# Horn–Schunck method

The Horn–Schunck method of estimating optical flow is a global method which introduces a global constraint of smoothness to solve the aperture problem (see Optical Flow for further description).

## Mathematical details

The Horn-Schunck algorithm assumes smoothness in the flow over the whole image. Thus, it tries to minimize distortions in flow and prefers solutions which show more smoothness.

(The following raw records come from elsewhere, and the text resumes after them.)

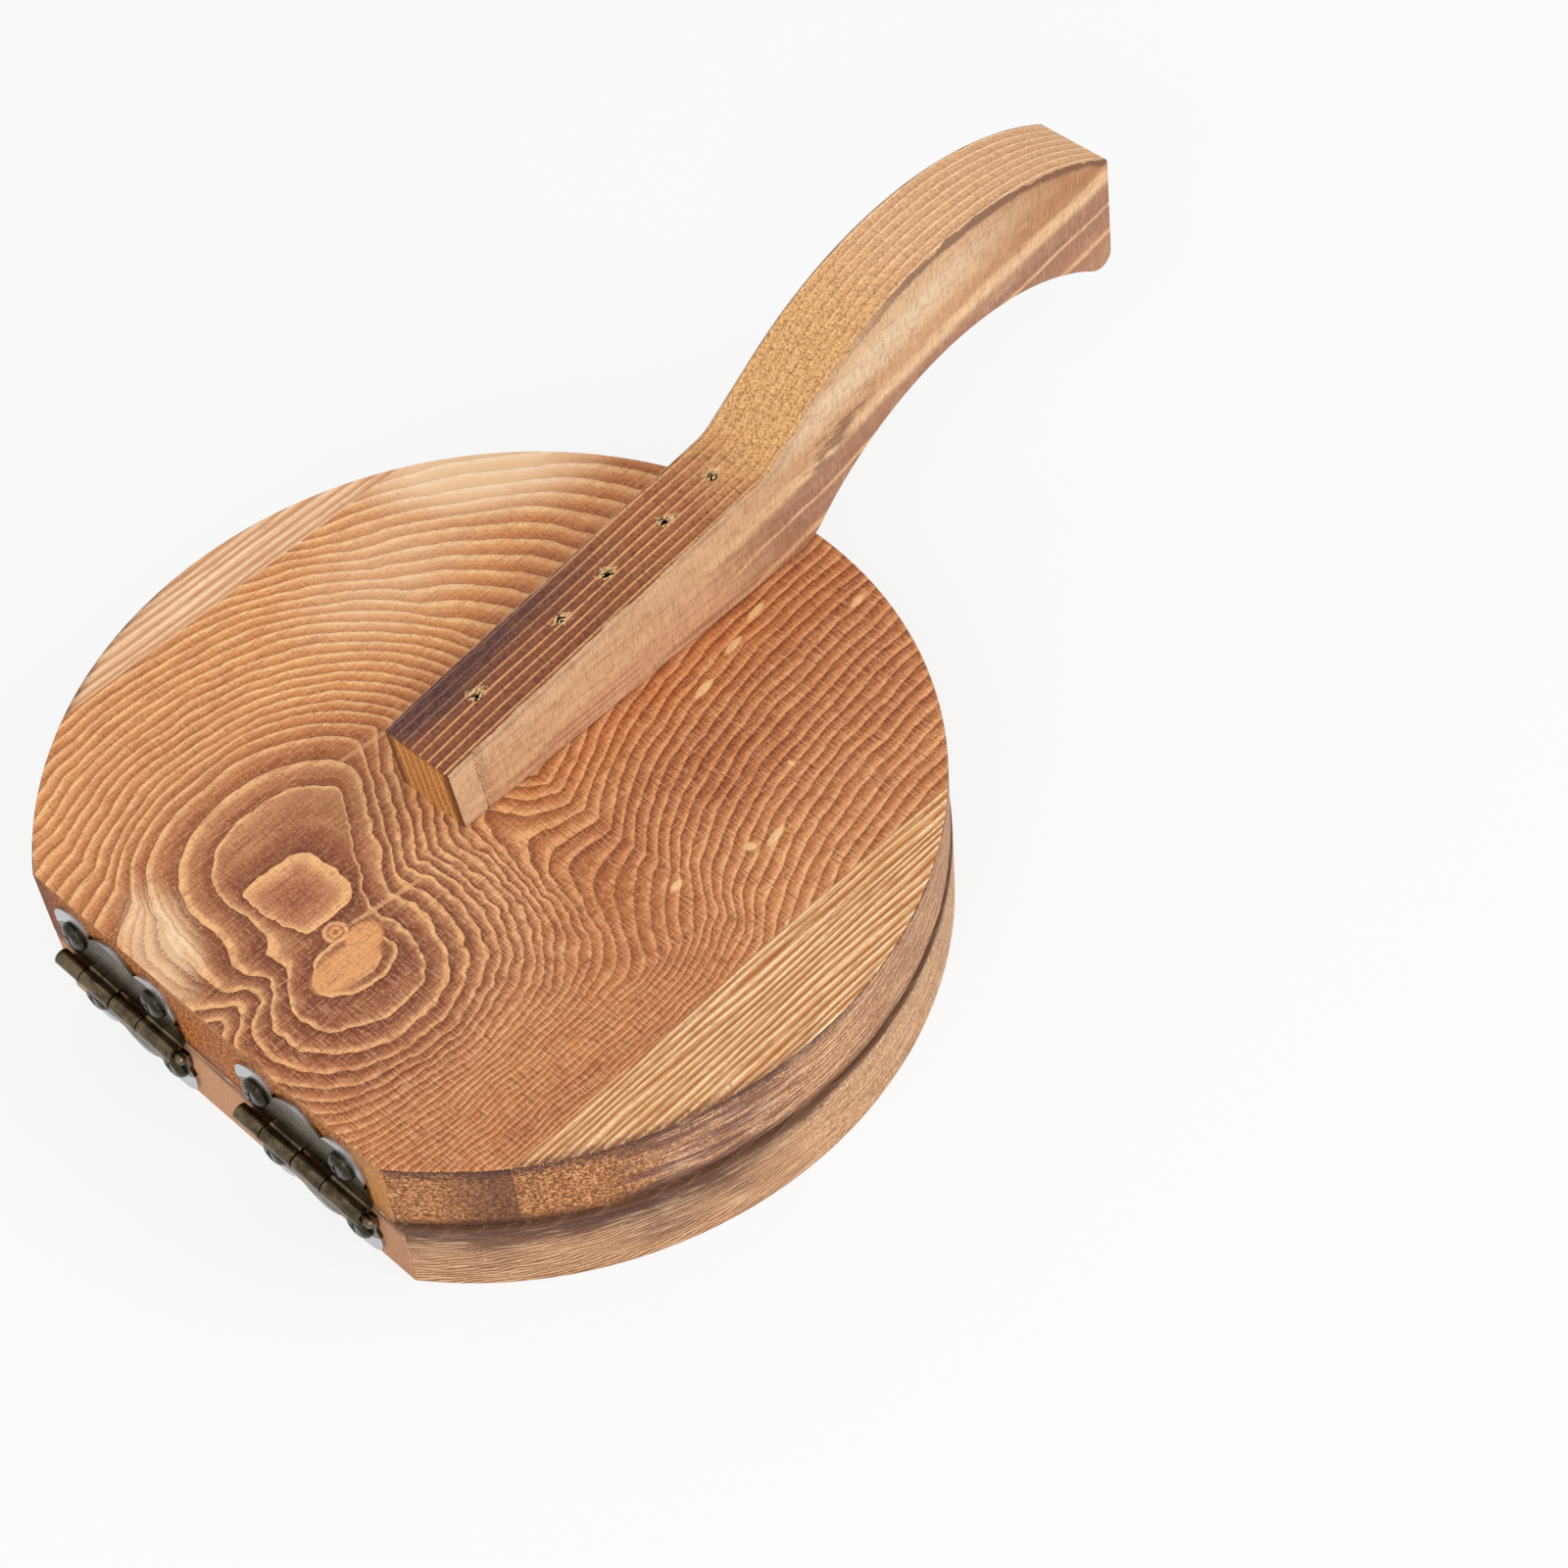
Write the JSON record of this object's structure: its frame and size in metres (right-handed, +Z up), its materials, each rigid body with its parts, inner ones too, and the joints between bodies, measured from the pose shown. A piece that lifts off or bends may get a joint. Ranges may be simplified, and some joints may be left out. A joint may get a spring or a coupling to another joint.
{
  "type": "dumpling wrapper press",
  "caption": "Hinged round wooden press that flattens dough balls into dumpling wrappers, with a carved lever handle.",
  "frame": {"origin": "on the bottom face of the lower plate, below the centre of the upper plate's round edge", "axes": "+Z up out of the top face, +Y towards the hinges, so the handle reaches out along -Y"},
  "size_m": [0.1509, 0.2182, 0.075],
  "materials": {
    "plate_wood": "torched and wire-brushed pine",
    "handle_wood": "torched pine, sawn and lightly sanded",
    "hinge_metal": "dark antique bronze plating",
    "pin_metal": "bright wire",
    "screw_metal": "dark antique bronze plating",
    "brad_metal": "dull wire"
  },
  "bodies": {
    "base": {"left_hinge_lower_leaf": "hinge_metal", "left_hinge_lower_screw_1": "screw_metal", "left_hinge_lower_screw_2": "screw_metal", "left_hinge_pin": "pin_metal", "lower_plate": "plate_wood", "right_hinge_lower_leaf": "hinge_metal", "right_hinge_lower_screw_1": "screw_metal", "right_hinge_lower_screw_2": "screw_metal", "right_hinge_pin": "pin_metal"},
    "lid": {"handle": "handle_wood", "handle_brad_1": "brad_metal", "handle_brad_2": "brad_metal", "handle_brad_3": "brad_metal", "handle_brad_4": "brad_metal", "handle_brad_5": "brad_metal", "left_hinge_upper_leaf": "hinge_metal", "left_hinge_upper_screw_1": "screw_metal", "left_hinge_upper_screw_2": "screw_metal", "right_hinge_upper_leaf": "hinge_metal", "right_hinge_upper_screw_1": "screw_metal", "right_hinge_upper_screw_2": "screw_metal", "upper_board_left": "plate_wood", "upper_board_middle": "plate_wood", "upper_board_right": "plate_wood"}
  },
  "joints": [
    {"name": "lid_hinge", "type": "hinge", "parent": "base", "child": "lid", "pos_m": [0, 0.0643, 0.0151], "axis": [-1, 0, 0], "range_deg": [0, 164]}
  ]
}
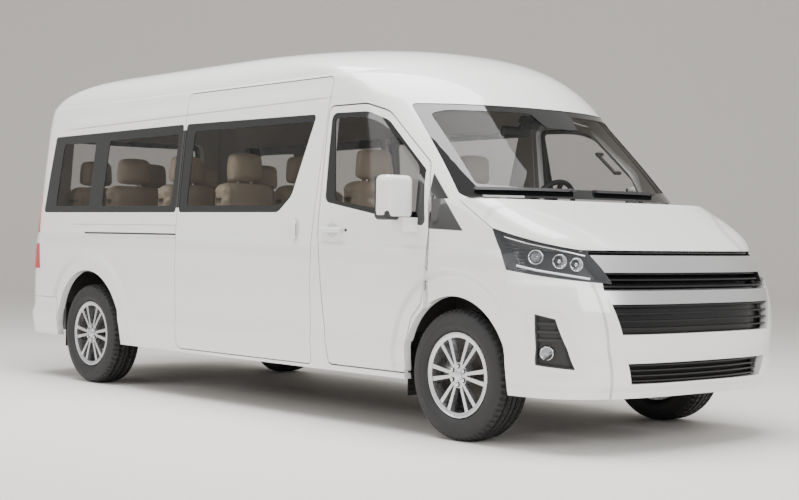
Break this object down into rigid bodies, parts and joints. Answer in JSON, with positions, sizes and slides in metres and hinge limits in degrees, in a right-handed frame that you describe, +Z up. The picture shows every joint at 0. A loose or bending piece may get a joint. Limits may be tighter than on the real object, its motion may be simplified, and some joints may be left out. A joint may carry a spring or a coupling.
{
  "type": "minibus",
  "caption": "High-roof long-wheelbase passenger van with a short sloping nose, swinging front doors, lifting tailgate and hood, steered front wheels and a furnished cabin.",
  "frame": {"origin": "on the ground under the middle of the vehicle's length and width", "axes": "+X towards the front, +Y to the vehicle's left, +Z up"},
  "size_m": [5.9157, 2.325, 2.2753],
  "materials": {
    "paint": "white pearl",
    "glass": "tinted glass",
    "clear_glass": "clear glass",
    "black_plastic": "matt black",
    "silver": "satin silver",
    "lamp": "clear lens",
    "red_lamp": "red lens",
    "rubber": "black rubber",
    "tyre": "black tyre",
    "rim": "silver alloy",
    "steel": "black chassis paint",
    "iron": "cast iron",
    "leather": "beige leather",
    "floor": "grey floor"
  },
  "bodies": {
    "body": {"roof_panel": "paint", "side_panel_left": "paint", "side_panel_right": "paint", "sliding_door": "paint", "fender_left": "paint", "fender_right": "paint", "front_bumper": "paint", "front_grille": "silver", "headlamps": "lamp", "fog_lamps": "black_plastic", "rear_bumper": "paint", "tail_lamps": "red_lamp", "windscreen": "clear_glass", "side_glass_left": "glass", "quarter_glass_right": "glass", "sliding_door_glass": "glass", "wipers": "black_plastic", "chassis_frame": "steel", "floor_pan": "floor", "front_suspension": "steel", "rear_axle": "iron", "leaf_springs": "steel", "engine_block": "iron", "propshaft": "steel", "fuel_tank": "black_plastic", "exhaust_pipe": "iron", "spare_wheel": "tyre", "mud_flaps": "rubber", "front_seats": "leather", "passenger_seats": "leather", "dashboard": "black_plastic"},
    "hood": {"hood": "paint"},
    "tailgate": {"tailgate": "paint", "tailgate_glass": "glass"},
    "door_left": {"front_door_left": "paint", "door_glass_left": "clear_glass", "mirror_left": "paint"},
    "door_right": {"front_door_right": "paint", "door_glass_right": "clear_glass", "mirror_right": "paint"},
    "steering_wheel": {"steering_wheel": "black_plastic"},
    "knuckle_left": {"knuckle_left": "iron"},
    "knuckle_right": {"knuckle_right": "iron"},
    "wheel_front_left": {"tyre_front_left": "tyre", "rim_front_left": "rim"},
    "wheel_front_right": {"tyre_front_right": "tyre", "rim_front_right": "rim"},
    "wheel_rear_left": {"tyre_rear_left": "tyre", "rim_rear_left": "rim"},
    "wheel_rear_right": {"tyre_rear_right": "tyre", "rim_rear_right": "rim"}
  },
  "joints": [
    {"name": "door_left_swing", "type": "hinge", "parent": "body", "child": "door_left", "pos_m": [1.7875, 0.961, 0.86], "axis": [0, 0.0262, -0.9997], "range_deg": [0, 68]},
    {"name": "door_right_swing", "type": "hinge", "parent": "body", "child": "door_right", "pos_m": [1.7875, -0.961, 0.86], "axis": [0, 0.0262, 0.9997], "range_deg": [0, 68]},
    {"name": "tailgate_lift", "type": "hinge", "parent": "body", "child": "tailgate", "pos_m": [-2.8315, 0, 2.0165], "axis": [0, 1, 0], "range_deg": [0, 85]},
    {"name": "hood_lift", "type": "hinge", "parent": "body", "child": "hood", "pos_m": [1.9965, 0, 1.3], "axis": [0, -1, 0], "range_deg": [0, 45]},
    {"name": "steering_wheel_turn", "type": "hinge", "parent": "body", "child": "steering_wheel", "pos_m": [1.4025, 0.42, 1.285], "axis": [-0.8829, 0, 0.4695], "range_deg": [-540, 540]},
    {"name": "steer_left", "type": "hinge", "parent": "body", "child": "knuckle_left", "pos_m": [2.0025, 0.7, 0.357], "axis": [0, 0, 1], "range_deg": [-33, 33]},
    {"name": "steer_right", "type": "hinge", "parent": "body", "child": "knuckle_right", "pos_m": [2.0025, -0.7, 0.357], "axis": [0, 0, 1], "range_deg": [-33, 33]},
    {"name": "wheel_front_left_spin", "type": "hinge", "parent": "knuckle_left", "child": "wheel_front_left", "pos_m": [2.0025, 0.836, 0.357], "axis": [0, 1, 0], "continuous": true},
    {"name": "wheel_front_right_spin", "type": "hinge", "parent": "knuckle_right", "child": "wheel_front_right", "pos_m": [2.0025, -0.836, 0.357], "axis": [0, 1, 0], "continuous": true},
    {"name": "wheel_rear_left_spin", "type": "hinge", "parent": "body", "child": "wheel_rear_left", "pos_m": [-1.8575, 0.836, 0.357], "axis": [0, 1, 0], "continuous": true},
    {"name": "wheel_rear_right_spin", "type": "hinge", "parent": "body", "child": "wheel_rear_right", "pos_m": [-1.8575, -0.836, 0.357], "axis": [0, 1, 0], "continuous": true}
  ],
  "couplings": [
    {"joint": "steer_right", "follows": "steer_left", "ratio": 1}
  ]
}
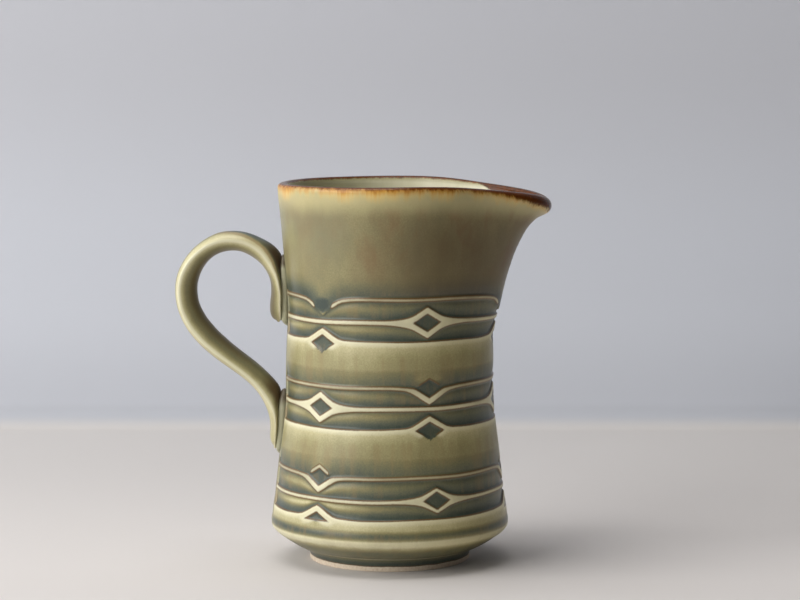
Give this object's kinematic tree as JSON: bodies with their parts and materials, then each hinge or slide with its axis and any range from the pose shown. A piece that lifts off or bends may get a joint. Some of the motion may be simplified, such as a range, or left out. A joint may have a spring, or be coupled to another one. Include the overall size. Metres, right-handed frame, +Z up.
{
  "type": "ceramic pitcher",
  "caption": "Glazed stoneware pouring jug: waisted cylindrical body with relief bands, pulled lip, turned foot and an S-shaped strap handle.",
  "frame": {"origin": "on the standing surface, under the centre of the object's box", "axes": "+Z up along the vessel, +X towards the pouring lip, the handle towards -X, +Y to the side"},
  "size_m": [0.1634, 0.1038, 0.165],
  "materials": {
    "body_glaze": "satin olive-grey stoneware glaze, cream where it breaks on the ridges, blue-grey where it pools, iron-brown rim",
    "inside_glaze": "satin grey-green glaze lining",
    "foot_clay": "glazed side, bare fired clay on the rest face",
    "handle_glaze": "satin olive glaze, cream along the edges",
    "pooled_glaze": "thick blue-grey glaze over the luting slip"
  },
  "bodies": {
    "root": {"body_wall": "body_glaze", "floor_disc": "inside_glaze", "foot_ring": "foot_clay", "handle": "handle_glaze", "upper_handle_joint": "pooled_glaze", "lower_handle_joint": "pooled_glaze"}
  },
  "joints": []
}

The flow is formulated as a global energy functional which is then sought to be minimized. This function is given for two-dimensional image streams as:

${\displaystyle E=\iint \left[(I_{x}u+I_{y}v+I_{t})^{2}+\alpha ^{2}(\lVert \nabla u\rVert ^{2}+\lVert \nabla v\rVert ^{2})\right]{{\rm {d}}x{\rm {d}}y}}$

where ${\displaystyle I_{x}}$, ${\displaystyle I_{y}}$ and ${\displaystyle I_{t}}$ are the derivatives of the image intensity values along the x, y and time dimensions respectively, ${\displaystyle {\vec {V}}=[u(x,y),v(x,y)]^{\top }}$ is the optical flow vector (which is to be solved for), and the parameter ${\displaystyle \alpha }$ is a regularization constant. Larger values of ${\displaystyle \alpha }$ lead to a smoother flow. This functional can be minimized by solving the associated multi-dimensional Euler–Lagrange equations. These are

${\displaystyle {\frac {\partial L}{\partial u}}-{\frac {\partial }{\partial x}}{\frac {\partial L}{\partial u_{x}}}-{\frac {\partial }{\partial y}}{\frac {\partial L}{\partial u_{y}}}=0}$
${\displaystyle {\frac {\partial L}{\partial v}}-{\frac {\partial }{\partial x}}{\frac {\partial L}{\partial v_{x}}}-{\frac {\partial }{\partial y}}{\frac {\partial L}{\partial v_{y}}}=0}$

where ${\displaystyle L}$ is the integrand of the energy expression, giving

${\displaystyle I_{x}(I_{x}u+I_{y}v+I_{t})-\alpha ^{2}\Delta u=0}$
${\displaystyle I_{y}(I_{x}u+I_{y}v+I_{t})-\alpha ^{2}\Delta v=0}$

where subscripts again denote partial differentiation and ${\displaystyle \Delta ={\frac {\partial ^{2}}{\partial x^{2}}}+{\frac {\partial ^{2}}{\partial y^{2}}}}$ denotes the Laplace operator. In practice the Laplacian is approximated numerically using finite differences, and may be written ${\displaystyle \Delta u(x,y)=({\overline {u}}(x,y)-u(x,y))}$ where ${\displaystyle {\overline {u}}(x,y)}$ is a weighted average of ${\displaystyle u}$ calculated in a neighborhood around the pixel at location (x,y). Using this notation the above equation system may be written

${\displaystyle (I_{x}^{2}+\alpha ^{2})u+I_{x}I_{y}v=\alpha ^{2}{\overline {u}}-I_{x}I_{t}}$
${\displaystyle I_{x}I_{y}u+(I_{y}^{2}+\alpha ^{2})v=\alpha ^{2}{\overline {v}}-I_{y}I_{t}}$

which is linear in ${\displaystyle u}$ and ${\displaystyle v}$ and may be solved for each pixel in the image. However, since the solution depends on the neighboring values of the flow field, it must be repeated once the neighbors have been updated. The following iterative scheme is derived using Cramer's rule:

${\displaystyle u^{k+1}={\overline {u}}^{k}-{\frac {I_{x}(I_{x}{\overline {u}}^{k}+I_{y}{\overline {v}}^{k}+I_{t})}{\alpha ^{2}+I_{x}^{2}+I_{y}^{2}}}}$
${\displaystyle v^{k+1}={\overline {v}}^{k}-{\frac {I_{y}(I_{x}{\overline {u}}^{k}+I_{y}{\overline {v}}^{k}+I_{t})}{\alpha ^{2}+I_{x}^{2}+I_{y}^{2}}}}$

where the superscript k+1 denotes the next iteration, which is to be calculated and k is the last calculated result. This is in essence a Matrix splitting method, similar to the Jacobi method, applied to the large, sparse system arising when solving for all pixels simultaneously[citation needed].

## Properties

Advantages of the Horn–Schunck algorithm include that it yields a high density of flow vectors, i.e. the flow information missing in inner parts of homogeneous objects is filled in from the motion boundaries. On the negative side, it is more sensitive to noise than local methods.